If you deem that one of your muscle groups is weak in comparison to the other, you should overbalance your volume in favor of that weak muscle group by slightly lowering your volume for the strong group and raising it for the weak. Keep in mind that judging a strength imbalance is a tough issue because it depends on ratios, rather than equalities. Use your best judgment and try not to let one group lag too far behind its opposition.
Sample Weights Routine
In the following routine,
Power: power cleans, jump squats
Strength: back squats, push presses, snatch-grip deadlifts, overhead supports
Everything else is hypertrophy-orientated -- though front squats, military presses, and romanian deadlifts use a parameter that can overlap with strength quite well.

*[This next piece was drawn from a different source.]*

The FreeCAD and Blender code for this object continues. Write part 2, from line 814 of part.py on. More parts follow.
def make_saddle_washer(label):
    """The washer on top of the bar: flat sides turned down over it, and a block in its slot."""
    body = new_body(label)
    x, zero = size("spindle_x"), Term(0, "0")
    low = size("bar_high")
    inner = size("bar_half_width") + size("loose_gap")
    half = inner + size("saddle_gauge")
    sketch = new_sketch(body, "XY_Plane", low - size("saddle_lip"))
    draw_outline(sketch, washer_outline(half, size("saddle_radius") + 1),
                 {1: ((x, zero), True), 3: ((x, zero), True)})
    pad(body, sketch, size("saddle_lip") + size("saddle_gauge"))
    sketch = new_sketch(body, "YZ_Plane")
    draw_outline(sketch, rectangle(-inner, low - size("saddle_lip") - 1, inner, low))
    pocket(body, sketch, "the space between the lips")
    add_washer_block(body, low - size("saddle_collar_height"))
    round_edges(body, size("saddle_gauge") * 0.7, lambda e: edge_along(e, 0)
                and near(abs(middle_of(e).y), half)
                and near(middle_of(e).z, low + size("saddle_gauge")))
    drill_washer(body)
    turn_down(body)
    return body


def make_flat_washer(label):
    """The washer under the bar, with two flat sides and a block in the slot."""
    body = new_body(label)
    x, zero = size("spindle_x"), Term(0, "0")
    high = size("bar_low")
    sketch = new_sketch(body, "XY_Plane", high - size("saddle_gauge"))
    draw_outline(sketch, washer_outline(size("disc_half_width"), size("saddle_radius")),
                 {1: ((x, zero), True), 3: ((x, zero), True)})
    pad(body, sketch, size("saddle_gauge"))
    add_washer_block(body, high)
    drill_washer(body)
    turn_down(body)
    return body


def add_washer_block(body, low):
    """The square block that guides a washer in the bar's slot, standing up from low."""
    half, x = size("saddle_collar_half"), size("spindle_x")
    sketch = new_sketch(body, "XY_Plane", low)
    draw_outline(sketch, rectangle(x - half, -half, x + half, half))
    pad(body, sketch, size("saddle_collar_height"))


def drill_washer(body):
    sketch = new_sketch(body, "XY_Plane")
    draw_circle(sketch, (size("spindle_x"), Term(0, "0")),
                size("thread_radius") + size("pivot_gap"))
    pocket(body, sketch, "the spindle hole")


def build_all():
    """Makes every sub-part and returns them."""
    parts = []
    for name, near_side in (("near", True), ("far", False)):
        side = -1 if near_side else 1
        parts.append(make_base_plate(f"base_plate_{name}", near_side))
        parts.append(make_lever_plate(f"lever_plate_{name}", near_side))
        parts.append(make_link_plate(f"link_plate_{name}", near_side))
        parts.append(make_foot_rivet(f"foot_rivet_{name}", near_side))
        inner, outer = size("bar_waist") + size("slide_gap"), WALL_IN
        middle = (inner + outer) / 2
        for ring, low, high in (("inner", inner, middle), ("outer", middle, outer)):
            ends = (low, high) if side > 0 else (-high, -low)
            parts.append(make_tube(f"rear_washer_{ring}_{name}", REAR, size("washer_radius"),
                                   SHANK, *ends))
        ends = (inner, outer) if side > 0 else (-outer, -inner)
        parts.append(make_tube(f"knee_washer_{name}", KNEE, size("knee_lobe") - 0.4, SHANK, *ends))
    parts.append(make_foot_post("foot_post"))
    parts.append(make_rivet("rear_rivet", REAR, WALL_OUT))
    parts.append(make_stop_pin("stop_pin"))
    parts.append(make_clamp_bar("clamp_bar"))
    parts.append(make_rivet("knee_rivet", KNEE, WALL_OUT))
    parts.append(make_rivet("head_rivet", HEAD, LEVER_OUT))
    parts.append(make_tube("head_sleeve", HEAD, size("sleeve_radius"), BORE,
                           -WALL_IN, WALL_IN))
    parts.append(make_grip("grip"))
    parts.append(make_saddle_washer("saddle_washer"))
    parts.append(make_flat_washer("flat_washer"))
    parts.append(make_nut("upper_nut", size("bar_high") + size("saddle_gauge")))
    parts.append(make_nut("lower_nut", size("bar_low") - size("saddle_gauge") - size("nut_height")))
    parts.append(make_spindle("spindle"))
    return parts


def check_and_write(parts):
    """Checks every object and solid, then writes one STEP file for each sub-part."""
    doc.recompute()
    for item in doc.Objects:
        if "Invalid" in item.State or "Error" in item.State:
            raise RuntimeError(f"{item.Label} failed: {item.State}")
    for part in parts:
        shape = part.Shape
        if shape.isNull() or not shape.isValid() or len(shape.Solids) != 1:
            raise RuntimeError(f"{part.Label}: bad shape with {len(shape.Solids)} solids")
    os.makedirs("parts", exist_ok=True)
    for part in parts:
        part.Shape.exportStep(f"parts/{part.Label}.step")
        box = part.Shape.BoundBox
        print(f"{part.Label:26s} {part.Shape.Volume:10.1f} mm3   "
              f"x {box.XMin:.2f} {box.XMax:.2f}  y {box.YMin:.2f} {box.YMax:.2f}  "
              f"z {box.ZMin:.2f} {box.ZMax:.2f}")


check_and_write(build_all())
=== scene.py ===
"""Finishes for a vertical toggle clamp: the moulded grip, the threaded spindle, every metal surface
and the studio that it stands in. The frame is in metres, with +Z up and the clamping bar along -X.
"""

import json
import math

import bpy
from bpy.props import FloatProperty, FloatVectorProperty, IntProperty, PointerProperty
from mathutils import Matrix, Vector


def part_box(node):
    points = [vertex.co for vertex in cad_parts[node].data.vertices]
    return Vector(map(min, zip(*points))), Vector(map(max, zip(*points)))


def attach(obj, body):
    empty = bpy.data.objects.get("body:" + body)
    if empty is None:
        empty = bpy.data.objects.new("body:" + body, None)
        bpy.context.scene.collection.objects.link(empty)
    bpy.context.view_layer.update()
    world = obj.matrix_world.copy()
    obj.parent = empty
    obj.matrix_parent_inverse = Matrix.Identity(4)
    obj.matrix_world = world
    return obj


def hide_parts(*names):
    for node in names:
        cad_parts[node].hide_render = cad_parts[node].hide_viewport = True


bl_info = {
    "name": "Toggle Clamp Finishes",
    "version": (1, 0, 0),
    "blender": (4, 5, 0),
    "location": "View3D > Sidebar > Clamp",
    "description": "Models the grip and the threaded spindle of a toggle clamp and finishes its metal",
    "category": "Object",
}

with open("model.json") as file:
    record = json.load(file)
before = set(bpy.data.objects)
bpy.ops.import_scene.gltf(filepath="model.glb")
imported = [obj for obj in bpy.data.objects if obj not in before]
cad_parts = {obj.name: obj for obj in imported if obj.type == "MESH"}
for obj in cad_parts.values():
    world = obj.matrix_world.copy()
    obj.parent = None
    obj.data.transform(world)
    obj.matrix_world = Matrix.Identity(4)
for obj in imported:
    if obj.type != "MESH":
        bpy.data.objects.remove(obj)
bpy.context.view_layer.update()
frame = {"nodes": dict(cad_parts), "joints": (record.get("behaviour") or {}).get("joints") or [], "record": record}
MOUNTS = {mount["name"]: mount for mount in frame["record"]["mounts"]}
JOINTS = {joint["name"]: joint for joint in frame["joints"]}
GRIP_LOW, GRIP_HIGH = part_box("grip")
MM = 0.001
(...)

Power Cleans: 5 x 3 @ 70% to start
Back Squats: 4 x 2 @ 90% to start
Front Squats: 5 x 5
Weighted Pull-ups: 3 x 10-12
Push Presses: 4 x 2 @ 90% to start
Weighted Dips: 3 x 8-10
Standing Military Presses: 5 x 5
Standing Overhead Supports: 3 x 20 seconds @ max military press to start
Jump Squats: 8 x 3 @ 60% to start
Snatch-Grip Deadlifts: 4 x 2 @ 90% to start
Romanian Deadlifts: 5 x 5
Unilateral DB Rows: 3 x 10-12
calisthenic: bodyweight exercise.
concentric: portion of a movement where target muscle contracts under tension.
concentric muscular failure: an inability to perform a complete repetition in decent form on the concentric portion of a lift.
eccentric: portion of movement where target muscle lengthens under tension.
extension: movement that increases the angle of a joint
flexion: movement that decreases the angle of a joint
progressive overload: increasing weight, reps, sets, force of muscular contraction; decreasing rest periods; increasing the amount of work done in a given time period (e.g. deadlifting 10x3x315 in 10 minutes vs. 10x6x315 in 10 minutes).
rep maximum: the maximum number of reps you can do at a given weight.
training history: all the weight-training you do over an arbitrary time period, such as the past few months, the last year, since your last significant break, or your life.
triple, double, or single: 3, 2, or 1 rep in a set
volume: either (sets)x(reps) or (sets)x(reps)x(weight), depending on usage.